強烈なデジャヴュにおそわれる。前にもこんな事があった。そうだ。このビルがまだ工事中のころ、芋洗い坂を下ったあと六本木通りに戻ろうとしたらたどりつけなくて、ひどいめにあったのだ。そのころは工事中だからしょうがないかと思っていた。

今になって分かったのは、どうやらこのビルは「めざすところにたどり着けない」が設計コンセプトらしいということだ。なんという恐ろしい陰謀だろうか。

それにしても、ビルが建つ前は直進できたんだから、車を下に通して、上は平らな歩道にすりゃいいだろう?さんざんここいら穴掘ってたのは、なんのためだ?死体でも埋めてたのか?

しかたなくもう一度トライする。情報科学ではバックトラックといいますね。理論通り枝刈りして、いやそれほど複雑ではないのだが、ガードレールにそって下っていくと、きれいにタイル張りされた道がトンネルに向かっていることが分かった。なにがなんでも地獄行きか。排気ガスで死にそうだ。

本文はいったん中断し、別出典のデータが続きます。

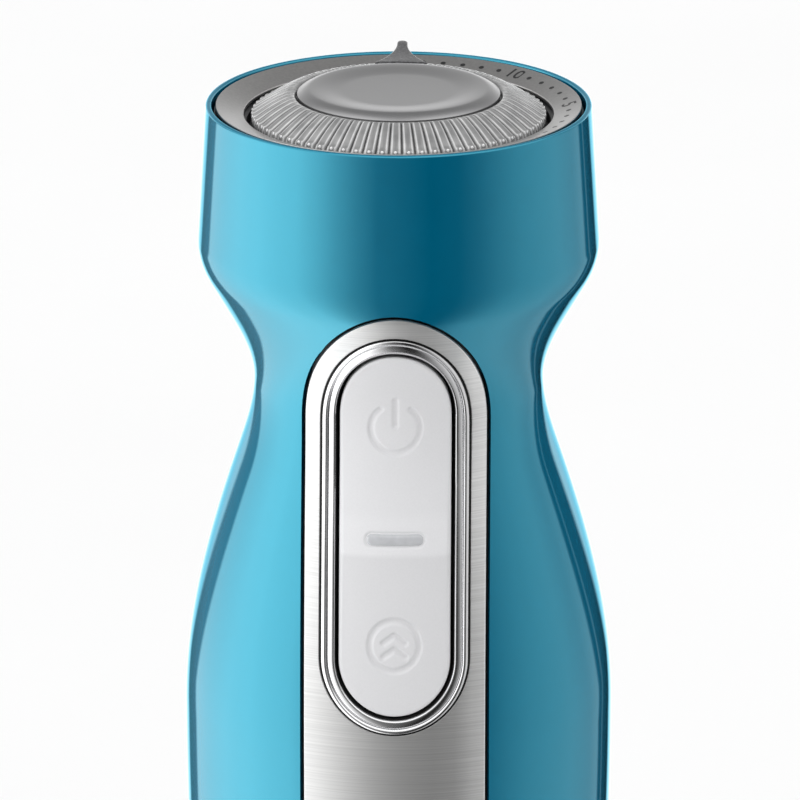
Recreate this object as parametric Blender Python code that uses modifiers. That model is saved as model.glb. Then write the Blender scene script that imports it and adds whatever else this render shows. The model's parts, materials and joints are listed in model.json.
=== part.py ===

道は分かったけれども、そっちへいくと麻布十番までいってしまう。私は、あと200メートルほど直進したい。っていうか、ふつうそうだろ?ブラザー、ミーは六本木通りをまっすぐ行きたいだけなんだ。

自転車が通れないということは、車いすの人もダメということだ。いまどき、これほどのバリアー・フルな建築もめずらしい。世界遺産になれるかもしれない。

どうにもならないので、道なりに進んだ。そっちがそう出るならこっちにも考えがあるぞ。

なさけないことに報復のアイデアが浮かばない。すっかりバカにそまっちまったぜ。あれよあれよと惰性で下っていくと芋洗い坂の下に合流した自分を発見した。もうモノを考える力もない。

すごすごと芋洗い坂を上る。坂の上から次々にバカが転がり落ちてくる。とんでもない大回りだ。有酸素運動になっていいけど。ルンルン。

なにはともあれ、このビルのおかげで六本木のバカ度が急騰したことは何人もあらそえぬ事実であろう。東京に特大のバカ建築ができていた。そう思うと、私はちょっぴりうれしくもさえあった。

バカを究めるとは、なるほどこういうことなのか。